Dr. Salstein focuses on diagnostic studies of atmospheric and oceanic circulation at AER. He is well known for his contributions to the study of the exchange of angular momentum between atmosphere and solid Earth, and as such, is an active participant of the International Earth Rotation Service, having helped establish and operate its atmospheric component. He has been an investigator on a number of NASA, NOAA and NSF projects and missions relating to atmospheric circulation, Earth system dynamics, and climate variability.

William H. Smyth, Ph.D.

Dr. Smyth received his Ph. D. in Applied Physics from Harvard University with a subject major in plasma physics and with subject minors in fluid mechanics and applied mathematics. His primary research interests are the theoretical modeling of a range of physical problems in the solar system involving gases and plasma, and their complex interactions in atmospheres, magnetospheres, and in the solar wind.

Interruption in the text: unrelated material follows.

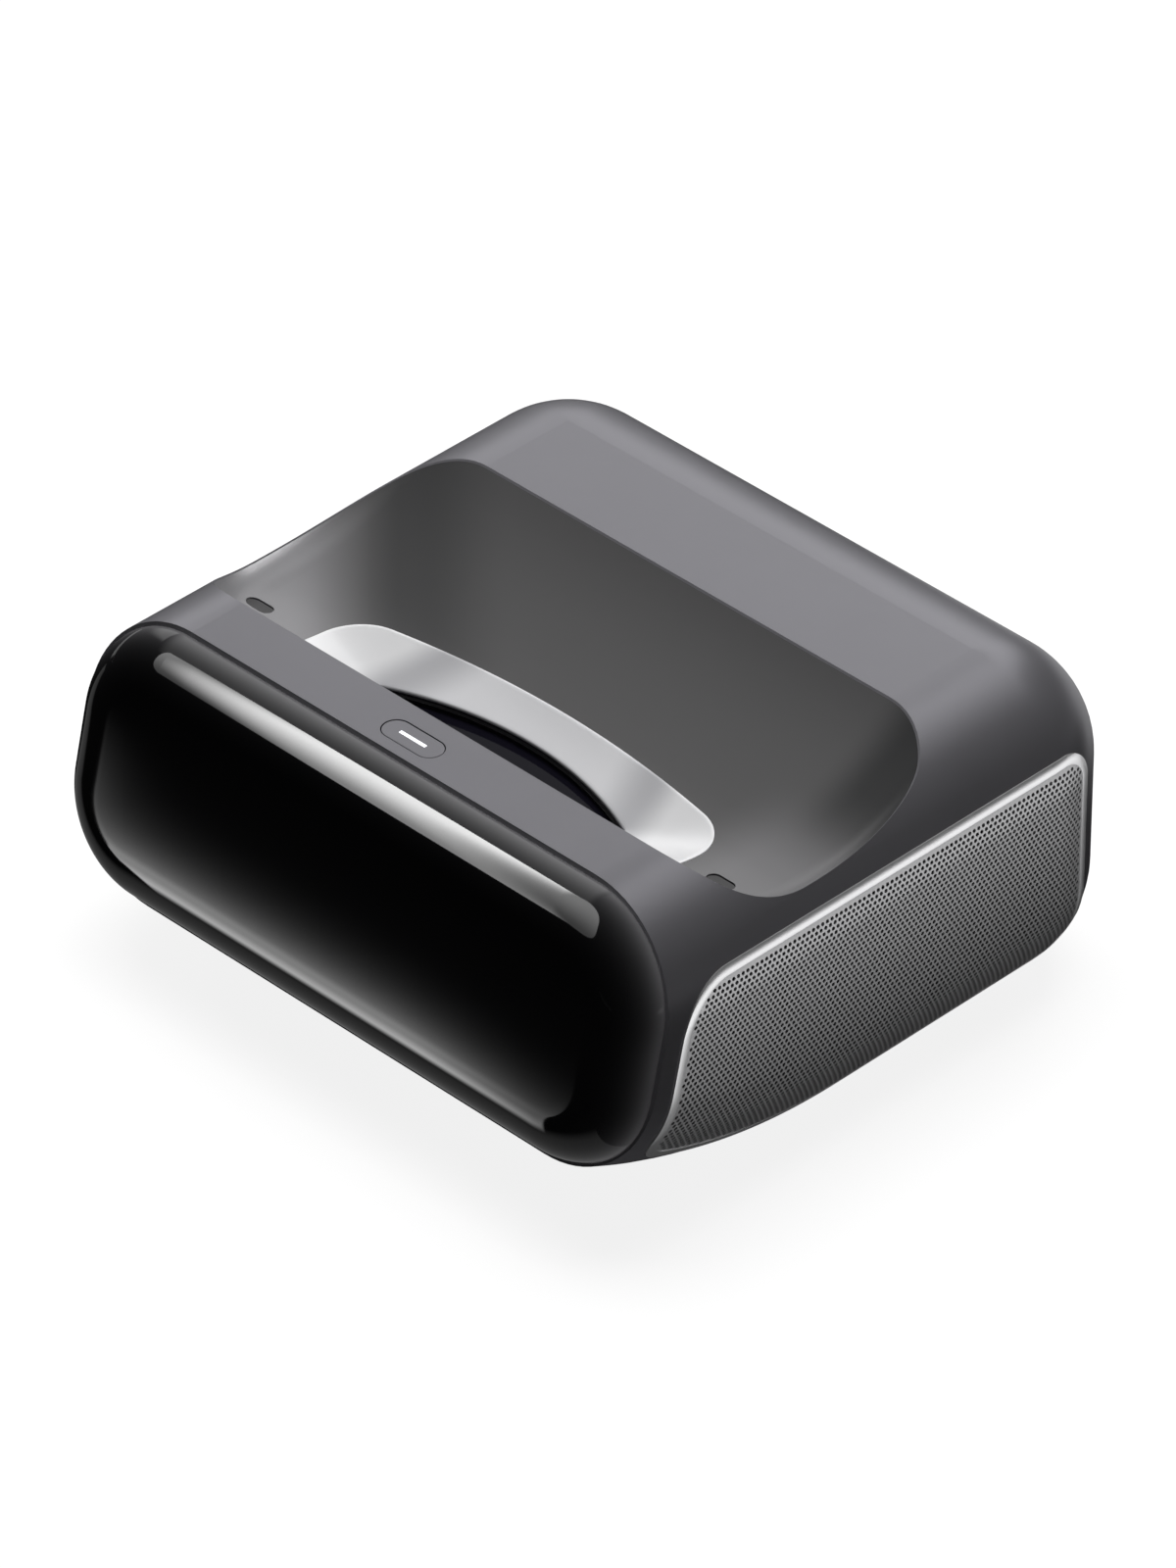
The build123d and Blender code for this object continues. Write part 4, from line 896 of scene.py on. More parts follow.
@dataclass
class Grille:
    """Perforated side grille: a raised band round a field of staggered round holes."""

    shell: Shell
    top_dz: float = 28.8
    rear_y: float = 109.0
    front_gap: float = 8.9
    low_dz: float = 14.0
    head_r: float = 26.0
    small_r: float = 14.0
    band: float = 4.0
    proud: float = 0.6
    sink: float = 0.3
    sheet: float = 0.9
    pitch: float = 2.38
    hole_r: float = 0.82
    tuck: float = 2.2
    cloth_pitch: float = 4.0
    cloth_deep: float = 1.4

    def outline(self) -> tuple[Array, Array]:
        """Closed outline in (Y, Z), anticlockwise seen from the right, with outward normals.

        Returns:
            Points and normals, each N by 2.
        """
        s, r = self.shell, self.small_r
        top, low = s.top - self.top_dz, s.base + self.low_dz
        chin = s.chin_r - self.low_dz
        centre = np.array([s.chin_y, s.base + s.chin_r])
        way = np.array([-s.lean, -1.0]) / math.hypot(s.lean, 1.0)
        facing = np.array([-1.0, s.lean]) / math.hypot(s.lean, 1.0)
        foot = np.array([s.rim_y(top) + self.front_gap, top])
        inner = foot - facing * r
        ahead = inner - centre
        half, rest = ahead @ way, ahead @ ahead - (chin - r)**2
        corner = inner + way * (-half + math.sqrt(half**2 - rest))
        lean_angle = math.atan2(facing[1], facing[0])
        low_angle = math.atan2(*(corner - centre)[::-1])
        reach = self.head_r * math.tan((PI / 2 - math.atan(s.lean)) / 2)
        head = np.array([foot[0] + reach, top - self.head_r])
        return rounded([
            (34, corner, r, lean_angle % (2 * PI), low_angle % (2 * PI), 16),
            (0, centre, chin, low_angle % (2 * PI), 1.5 * PI, 44),
            (44, (self.rear_y - r, low + r), r, -PI / 2, 0.0, 16),
            (30, (self.rear_y - r, top - r), r, 0.0, PI / 2, 16),
            (70, head, self.head_r, PI / 2, lean_angle % (2 * PI), 22)])

    def depth_inside(self, places: Array) -> Array:
        """Distance of each (Y, Z) place inside the outline, negative outside it.

        Args:
            places: N by 2 places, Y and Z.

        Returns:
            The N distances.
        """
        ring, _ = self.outline()
        after = np.roll(ring, -1, axis=0)
        edge = after - ring
        size = np.maximum((edge**2).sum(1), 1e-9)
        to = places[:, None, :] - ring[None]
        share = np.clip((to * edge).sum(2) / size, 0.0, 1.0)
        near = np.sqrt(((to - share[..., None] * edge)**2).sum(2)).min(1)
        above = (ring[None, :, 1] > places[:, None, 1]) != (after[None, :, 1] > places[:, None, 1])
        slope = np.where(np.abs(edge[:, 1]) < 1e-12, 1e-12, edge[:, 1])
        crossing = ring[None, :, 0] + (places[:, None, 1] - ring[None, :, 1]) * edge[None, :, 0] / slope
        inside = (above & (places[:, None, 0] < crossing)).sum(1) % 2 == 1
        return np.where(inside, near, -near)

    def on_skin(self, y: Array, z: Array, grow: Array) -> Array:
        """Places on the skin grown by a distance."""
        core, normal = self.shell.skin(y, z)
        return core + (self.shell.corner + np.asarray(grow))[..., None] * normal

    def band_mesh(self) -> tuple[Array, list]:
        """Band swept round the outline; its section rises, crosses and falls with rounded edges.

        Returns:
            Points and faces, as add_piece takes them.
        """
        ring, out = self.outline()
        wide = self.band
        section = ((0.0, 1.5), (0.0, 0.25), (0.07, 0.08), (0.25, 0.0), (wide / 2, 0.0), (wide - 0.3, 0.0),
                   (wide - 0.08, 0.1), (wide, self.sink), (wide, 1.5))
        rows = [self.on_skin(*(ring - out * inset).T, np.full(len(ring), self.proud - drop))
                for inset, drop in section]
        return np.concatenate(rows), [ring_quads(len(section), len(ring))]

    def honeycomb(self, pitch: float) -> tuple[Array, Array, Array, Array]:
        """Staggered hexagonal cells inside the band, as distances (u, v) along the skin.

        Args:
            pitch: distance from a cell to the next.

        Returns:
            The cells' middles, their depth inside the outline, the corner places that cells share,
            and the numbers of each cell's six corners.
        """
        j, i = np.meshgrid(np.arange(-30, 110), np.arange(-60, 140), indexing="ij")
        u, v = (i + 0.5 * (j % 2)) * pitch, j * (pitch * math.sqrt(3) / 2)
        near = np.abs(u) < 130
        u, v = u[near], v[near]
        depth = self.depth_inside(np.stack(self.shell.rolled(u, v), -1))
        use = (depth > self.band - self.tuck) & (v < 140)
        middles = np.stack([u[use], v[use]], -1)
        turn = np.radians(30 + 60 * np.arange(6))
        corner = np.stack([np.cos(turn), np.sin(turn)], -1) * pitch / math.sqrt(3)
        spots = (middles[:, None, :] + corner[None]).reshape(-1, 2)
        _, first, index = np.unique(np.round(spots / 0.01).astype(int), axis=0, return_index=True,
                                    return_inverse=True)
        return middles, depth[use], spots[first], index.reshape(-1, 6)

    def field_mesh(self) -> tuple[Array, list]:
        """Sheet of hexagonal cells, each with a round hole of twelve sides and its wall.

        Returns:
            Points and faces, as add_piece takes them.
        """
        middles, depth, shared, corners = self.honeycomb(self.pitch)
        holed = depth > self.band + self.hole_r * 0.9
        turn = np.radians(30 * np.arange(12))
        ring = np.stack([np.cos(turn), np.sin(turn)], -1) * self.hole_r
        holes = (middles[holed][:, None, :] + ring[None]).reshape(-1, 2)
        flat = np.concatenate([shared, holes, holes])
        grow = np.full(len(flat), self.proud - self.sink)
        grow[len(shared) + len(holes):] -= self.sheet
        points = self.on_skin(*self.shell.rolled(flat[:, 0], flat[:, 1]), grow)
        front = len(shared) + 12 * np.arange(holed.sum())
        back = front + len(holes)
        edge, faces = corners[holed], []
        for k in range(6):
            a, b = edge[:, k], edge[:, (k + 1) % 6]
            p, q, r = front + 2 * k + 1, front + (2 * k + 2) % 12, front + (2 * k + 3) % 12
            faces += [np.stack(row, -1) for row in ((a, b, q), (a, q, p), (b, r, q))]
        for m in range(12):
            n = (m + 1) % 12
            faces.append(np.stack([front + m, front + n, back + n, back + m], -1))
        return points, [face[:, ::-1] for face in faces + [corners[~holed]]]

    def liner_mesh(self) -> tuple[Array, list]:
        """Black cloth close behind the holes, as plain cells.

        Returns:
            Points and faces, as add_piece takes them.
        """
        _, _, flat, corners = self.honeycomb(self.cloth_pitch)
        points = self.on_skin(*self.shell.rolled(flat[:, 0], flat[:, 1]),
                              np.full(len(flat), self.proud - self.cloth_deep))
        return points, [corners[:, ::-1]]

    def build(self) -> None:
        """Build both grilles; the left one is the mirror image of the right."""
        for side, sign in (("right", 1.0), ("left", -1.0)):
            for part, (points, faces), finish in (
                    ("grille_band", self.band_mesh(), "grille_metal"),
                    ("grille_field", self.field_mesh(), "grille_sheet"),
                    ("grille_liner", self.liner_mesh(), "liner_cloth")):
                turned = faces if sign > 0 else [face[:, ::-1] for face in faces]
                gone = [side + "_grille"] if part == "grille_field" else []
                add_piece(f"{side}_{part}", points * np.array([sign, 1.0, 1.0]), turned, finish,
                          gone)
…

These interests include the local and extended atmospheres of planets, satellites, and comets and involve the solutions of kinetic theory regimes that range in nature from collisionless to fully collisional. Particular research topics include the development of photochemical models for the atmosphere of Venus to understand the formation of sulfuric acid clouds surrounding the planet and the development of comprehensive exospheric models to investigate the novel sodium and potassium atmospheres of Mercury and the Moon as well as the coronae of Io. In the last thirty years, Dr. Smyth has pioneered research in the subject of extended neutral atmospheres of satellites, with Io and more recently Europa and their impact as an internal plasma source on the magnetosphere of Jupiter being a central topic. He is an active member of the American Geophysical Union and the American Astronomical Society and was as an Interdisciplinary Scientist for the Galileo Spacecraft Mission of NASA.

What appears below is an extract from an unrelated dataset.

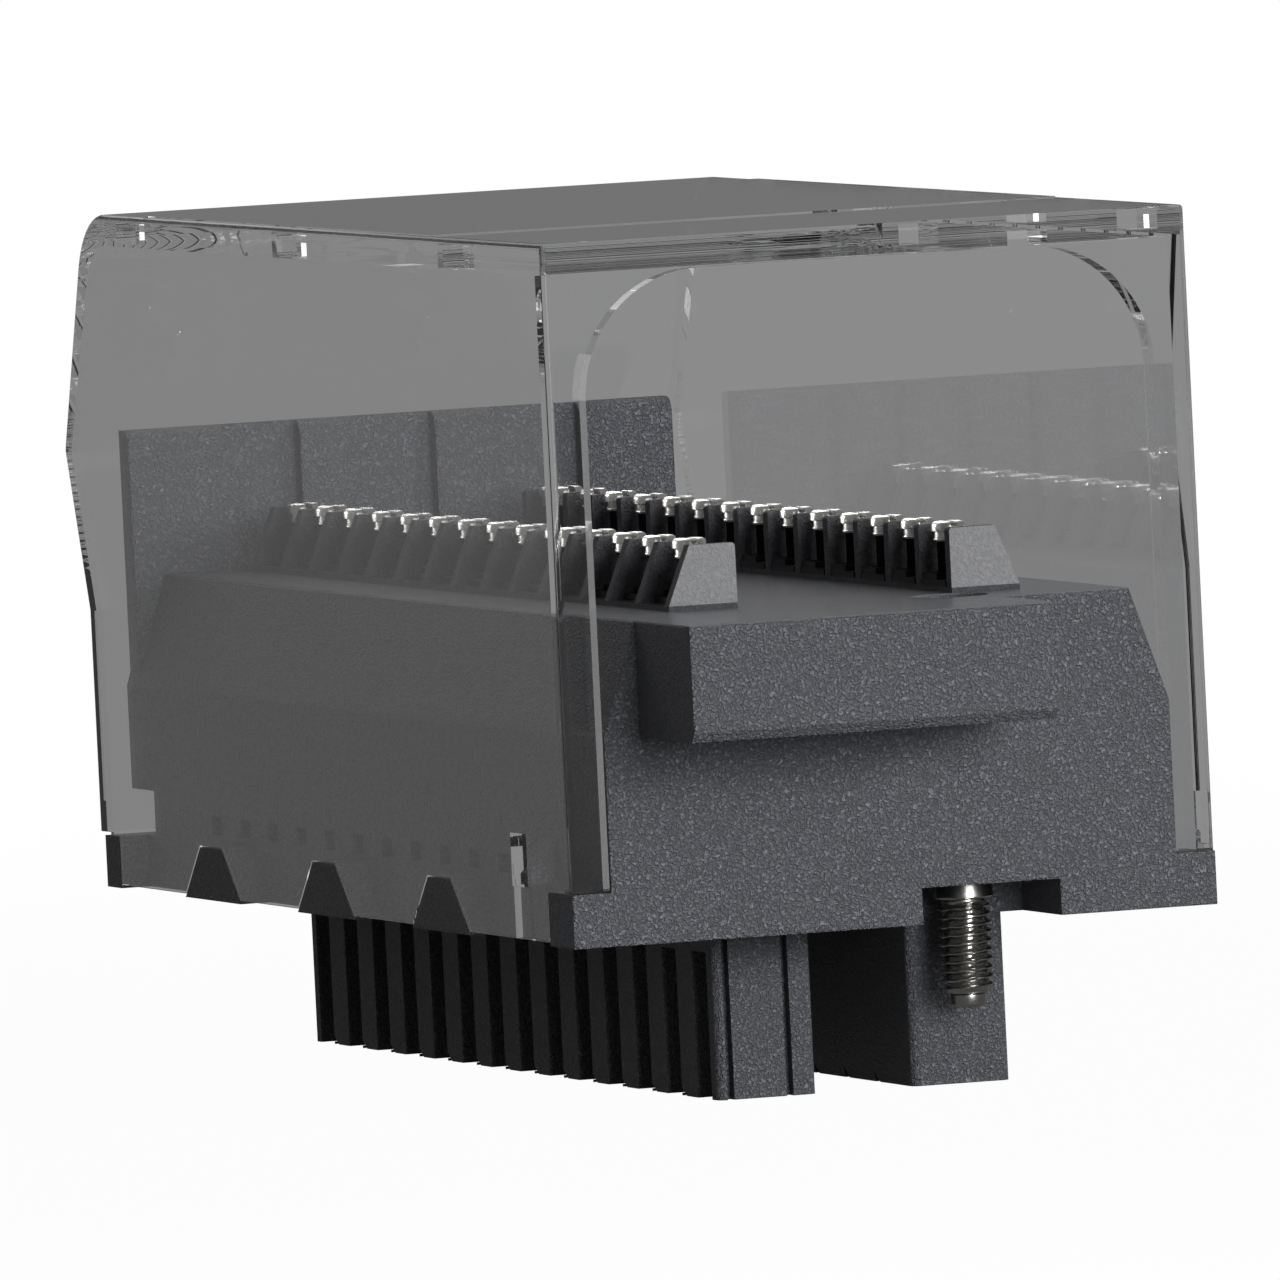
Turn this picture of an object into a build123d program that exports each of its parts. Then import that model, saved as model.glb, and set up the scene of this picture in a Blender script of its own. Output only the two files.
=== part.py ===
from build123d import *

import os
from math import atan2, degrees, hypot

# Terminal rows: X across, Y from the cable end to the far end, Z up from the seating face, in millimetres
pitch = 5.08
poles = 14
row_offset = 7.7
row_front_gap = 6.1
row_rear_gap = 5.0

# Base housing
base_width = 38.0
ledge_width = 2.3
flange_height = 3.0
front_foot_length = 4.2
rear_foot_length = 2.6
shoulder_height = 11.6
deck_height = 18.0
deck_inset = 2.1
nose_length = 9.25
nose_height = 6.5
nose_width = 21.4
nose_chamfer = 0.55
nose_edge_radius = 0.3

# Wall at the far end, with four pads and three recesses between them
end_wall_height = 26.4
end_wall_depth = 1.7
end_wall_side_gap = 0.25
pad_depth = 0.9
outer_pad_width = 5.9
inner_pad_width = 3.6
inner_pad_offset = 4.15

# Tabs that show through the skirt of the cover, each a whole number of poles from the next
tab_count = 3
tab_poles = 4
tab_first = 23.0
tab_foot_width = 10.0
tab_top_width = 3.8
recess_count = 11
recess_length = 1.95
recess_height = 1.1
recess_depth = 0.5
recess_level = 4.0

# Pocket in each far corner of the base
corner_pocket_length = 4.0
corner_pocket_height = 2.6
corner_pocket_depth = 1.6

# Catch on each side of the base and its window in the cover
catch_offset = 8.85
catch_length = 2.1
catch_depth = 1.9
catch_height = 2.6
catch_lip = 0.6
window_length = 2.7
window_sill = 3.1
window_height = 3.0

# Barrier strips that part the terminals
barrier_thickness = 0.8
barrier_top_half = 1.35
barrier_slant = 1.35
barrier_height = 21.65
barrier_radius = 0.2
plinth_height = 0.3

# Terminal hardware
screw_shift = 0.9
screw_radius = 1.08
screw_top = 21.85
screw_head_height = 0.85
screw_shank_radius = 0.75
screw_end = 15.6
screw_sides = 16
shank_sides = 8
slot_width = 0.4
slot_depth = 0.4
hardware_clearance = 0.1
contact_width = 3.2
contact_length = 3.8
contact_thickness = 0.35
clamp_width = 2.5
clamp_length = 2.3
clamp_thickness = 0.35
pocket_floor = 14.8

# Socket housings under the base and the contacts in their cells
socket_offset = 5.75
socket_width = 5.8
socket_depth = 9.45
socket_edge_radius = 0.5
cell_width = 2.36
cell_depth = 1.9
cell_roof = 1.2
end_rib = 1.2
foot_notch_depth = 0.35
foot_notch_half = 0.6
foot_notch_shift = 1.1
key_groove_width = 0.4
key_groove_depth = 0.7
key_groove_inset = 0.5
key_groove_spacing = 3.5
spring_width = 1.2
spring_thickness = 0.35
spring_length = 6.4

# Captive screws, one at each end, each with the notch that its tip stands in
captive_front_x = 5.35
captive_front_inset = 3.9
captive_rear_x = 0.0
captive_rear_inset = 4.1
captive_thread_radius = 1.5
captive_head_radius = 1.9
captive_head_height = 2.0
captive_head_seat = 6.2
captive_tip_radius = 1.0
captive_tip_length = 0.8
captive_reach = 5.0
captive_slot_width = 0.7
captive_slot_depth = 1.0
running_clearance = 0.05
access_radius = 2.2
collar_radius = 1.7
collar_height = 0.9
collar_seat_radius = 1.2
notch_offset = 0.3
notch_width = 8.2
notch_reach = 2.5
notch_height = 2.05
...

Hilary E. "Ned" Snell, Ph.D.

Dr. Snell is experienced in both theoretical and experimental remote sensing. This includes extensive infrared and ultraviolet radiative transfer model and retrieval algorithm development, the design and implementation of upgrades to the FASCODE and LBLRTM algorithms, the design and construction of infrared remote sensing instrumentation, and the analysis of data acquired from ground-based and space-borne sensors. Recently he led the development of the infrared ozone retrieval algorithm for the Ozone Mapping and Profiling Suite (OMPS) as part of National Polar Orbiting Operational Satellite System (NPOESS). He is currently AER's project manager for the Cross-track Infrared Microwave Sounder Suite (NPOESS-CrIMSS), developing algorithms for the retrieval of pressure, temperature, and moisture profiles.

T. Scott Zaccheo, Ph.D.

Dr. Zaccheo is an expert in image processing and systems engineering and has spent the last fifteen applying engineering principles to the process of acquiring and analyzing scientific data. At AER, Dr. Zaccheo has been the primary architect of numerous scientific systems including an interactive suite of analysis tools designed to assess the performance of retrieval algorithms associated with heritage and next-generation earth observing environmental sensors. He has also been a member of a research team responsible for the design and analysis of inverse methods for retrieving atmospheric moisture and temperature profiles from microwave and infrared sounder data. Prior to joining AER, Dr. Zaccheo worked on characterization of IR clutter and the assessment of its impact on detection and estimation techniques at Lincoln Laboratory. He has also been a contributing member of the Solar and Heliospheric Observatory (SOHO) and Hubble Space Telescope (HST) algorithm teams. He has authored or coauthored more than a dozen scientific papers and hold three degrees in electrical engineering, including the Ph.D. from Tufts University.